The facts as they are alleged in the complaint and found by the court, the complaint being ordered amended to conform with the proofs, are in substance as follows: The mother of the plaintiffs, Elizabeth Neil, died leaving a last will and testament. Under an agreement construing the same, each of the plaintiffs was the owner in remainder of a one-fourth part of the premises involved in this action, subject to a life estate of their father, James Neil, Sr., who, as executor and trustee, was given a power of sale of the premises. The plaintiffs desired to realize upon their interest in the premises, 1712 Madison avenue, city of New York, and after talking with Marcus A. Rosenthal, defendant’s husband, the plaintiffs entered into an informal contract with their father, in which the latter agreed to convey the said premises for $17,000. Of this amount $8,500 represented a one-half interest, which was the interest of these plaintiffs. The plaintiffs agreed to give the father $3,000 for his life estate in their one-half interest, so that there would be $11,500 for the father and the other two heirs, leaving $5,500 for the plaintiffs. Subsequently the father agreed tb take $11,000 cash upon the consummation of the deal, and a written agreement was drawn up and signed by Rosenthal, whereby he agreed to give the plaintiffs $5,000; $1,000 each upon their assigning to him the contract with the father, and the balance when the property was resold by him. Subsequently Hattie Y. Rosenthal, the defendant, was substituted in the contract for Rosenthal. It is conceded that each of the plaintiffs received $1,000 on the assignment of the contract of purchase with the father, and that subsequently the defendant conveyed the premises to the defendant Marguiles; and the court has found that this conveyance was made to the latter without any notice to him of any rights on the part of these plaintiffs, that the defendant Hattie Y. Rosenthal failed to notify the plaintiffs of the sale, and that she has failed to pay the $3,500, which was to be paid upon her effecting a resale of the premises. The court found, as a conclusion of law, that the plaintiffs were entitled to. a lien in the aggregate sum of $3,500 upon the purchase money in the hands of the defendant Rosenthal, and gave judgment accordingly. The defendant Rosenthal appeals from this judgment.

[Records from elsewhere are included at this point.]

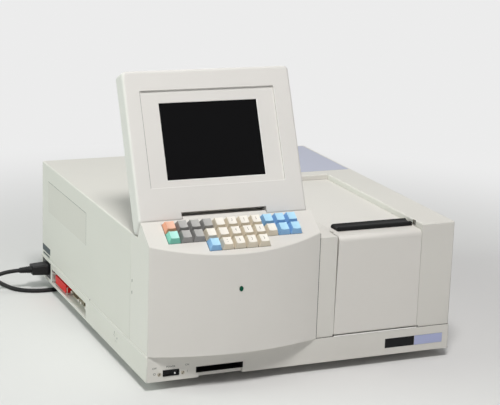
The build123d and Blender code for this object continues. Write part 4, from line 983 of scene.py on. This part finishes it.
# Lamps
def area_light(name, origin, target, size, power, color):
    light = bpy.data.lights.new(name, "AREA")
    light.shape = "SQUARE"
    light.size = size
    light.energy = power
    light.color = color
    holder = bpy.data.objects.new(name, light)
    holder.location = origin
    holder.rotation_euler = (Vector(target) - Vector(origin)).to_track_quat("-Z", "Y").to_euler()
    bpy.context.scene.collection.objects.link(holder)


area_light("key_light", (-0.55, -1.55, 2.75), (0, -0.1, 0.1), size=0.7, power=64.0,
           color=(1.0, 0.985, 0.965))
area_light("left_light", (-2.8, 0.5, 1.2), (-0.2, 0, 0.15), size=1.4, power=35.0,
           color=(0.87, 1.0, 0.90))
area_light("top_light", (0.3, 0.9, 2.8), (0, 0, 0.1), size=1.6, power=10.0,
           color=(1.0, 0.99, 0.97))

# World: dim where it lights the object, pale where it is seen
world_light = 0.17
world = bpy.data.worlds.new("studio")
bpy.context.scene.world = world
world.use_nodes = True
backdrop = world.node_tree.nodes["Background"]
backdrop.inputs["Color"].default_value = (1.0, 1.0, 1.0, 1.0)
seen = seen_rays(world.node_tree)
glow = add_math(world.node_tree, "MULTIPLY", seen, backdrop_tone - world_light)
strength = add_math(world.node_tree, "ADD", glow, world_light)
world.node_tree.links.new(strength, backdrop.inputs["Strength"])

# The photograph's camera
camera_place = (-0.96215, -2.25731, 0.83692)
camera_turn = -23.502
camera_rise = 14.527
camera_roll = 1.980
camera_lens = 112.08
turn, rise, roll = (radians(angle) for angle in (camera_turn, camera_rise, camera_roll))
back = Vector((sin(turn) * cos(rise), -cos(turn) * cos(rise), sin(rise)))
side = (-back).cross(Vector((0, 0, 1))).normalized()
up = side.cross(-back)
across = cos(roll) * side + sin(roll) * up
upright = -sin(roll) * side + cos(roll) * up
camera = bpy.data.cameras.new("camera")
camera.sensor_width = 36.0
camera.lens = camera_lens
camera.clip_start = 0.05
camera.clip_end = 100.0
holder = bpy.data.objects.new("camera", camera)
bpy.context.scene.collection.objects.link(holder)
camera_axes = Matrix((across, upright, back)).transposed().to_4x4()
holder.matrix_world = Matrix.Translation(camera_place) @ camera_axes
bpy.context.scene.camera = holder
bpy.context.scene.view_settings.view_transform = "Standard"
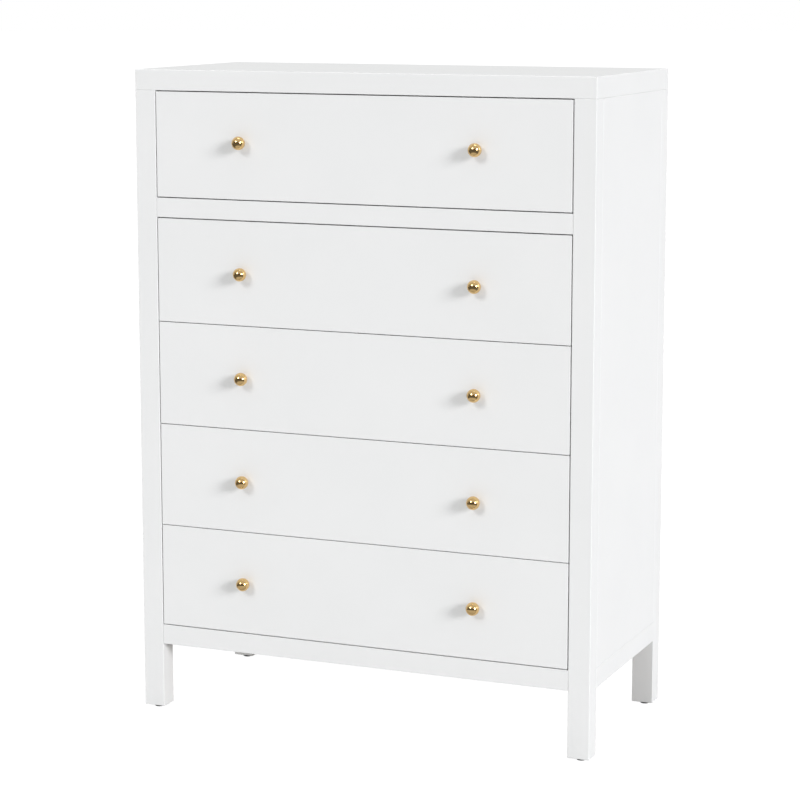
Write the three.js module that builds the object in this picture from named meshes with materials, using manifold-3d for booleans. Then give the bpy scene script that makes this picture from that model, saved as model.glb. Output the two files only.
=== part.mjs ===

A mere statement of the facts as found by the court is sufficient to show that the plaintiffs never acquired a vendor’s lien upon the premises. At most, viewed from the standpoint of equity, they conveyed no more than their interest in the premises; and it is conceded that they received the cash payment agreed upon, and they were not to have anything more until the defendant had resold the premises—a contingency which does not appear to have been further provided for in their contract. The father made the conveyance, and the defendant took a clear title, and she did not owe the plaintiffs, anything unless she resold the premises. She was in a position to convey all of the plaintiffs’ interest in the premises to the defendant Marguiles, the latter having no knowledge of any alleged equities; for it was only upon this contingency that the plaintiffs were to become entitled to the further sum. During the time which elapsed between the date of the conveyance to the defendant Rosenthal and the deed to the defendant Marguiles there was clearly no vendor’s lien upon the premises, and, as the property could be conveyed clear of such a lien, it does not appear reasonable to hold that a lien could arise upon the happening of the contingency upon which the defendant Rosenthal’s obligation to the plaihtiffs arose. Taking the plaintiffs’ own version of tbe case, there was merely a contract debt on the part of the defendant Rosenthal, and it does not appear from the facts of this case that she was not prepared to pay her debts, or that there was any special reason why the plaintiffs should be given a lien upon this particular fund. It is not the province of a court of equity to interfere to protect one class of creditors over another, except in cases where there are equitable reasons of a controlling nature; and in the present case there are no facts which would entitle the plaintiffs to a higher claim upon the funds in the hands of the defendant Rosenthal than would belong to any other contract creditor.

The plaintiffs do not show themselves entitled to the equitable relief demanded, nor to any equitable relief. It would require a very liberal construction of the complaint involved to show a right to recover at law. There is no demand for such a recovery, no demand for the recovery of any definite amount, and the whole theory of the action Js out of harmony with an action at law. The theory of 'the complaint, as drawn, is that the $5,500 became due upon the transfer of the contract of sale made by the father with the plaintiffs, while the complaint, as amended upon the trial, shows that the contract, if it existed, was to pay $1,000 to each of the plaintiffs and the balance on the defendant Rosenthal reselling the property. This is not alleged in the complaint, and it would have to be entirely remodeled to meet the facts as they have been found by the court in the present action. Undoubtedly, if the plaintiffs have a cause of action, it is an action to recover upon the contract, and the present complaint is not sufficiently clear to warrant a recovery at law.

The judgment appealed from should be reversed, and a new trial granted, with costs to the appellant to abide the event. All concur.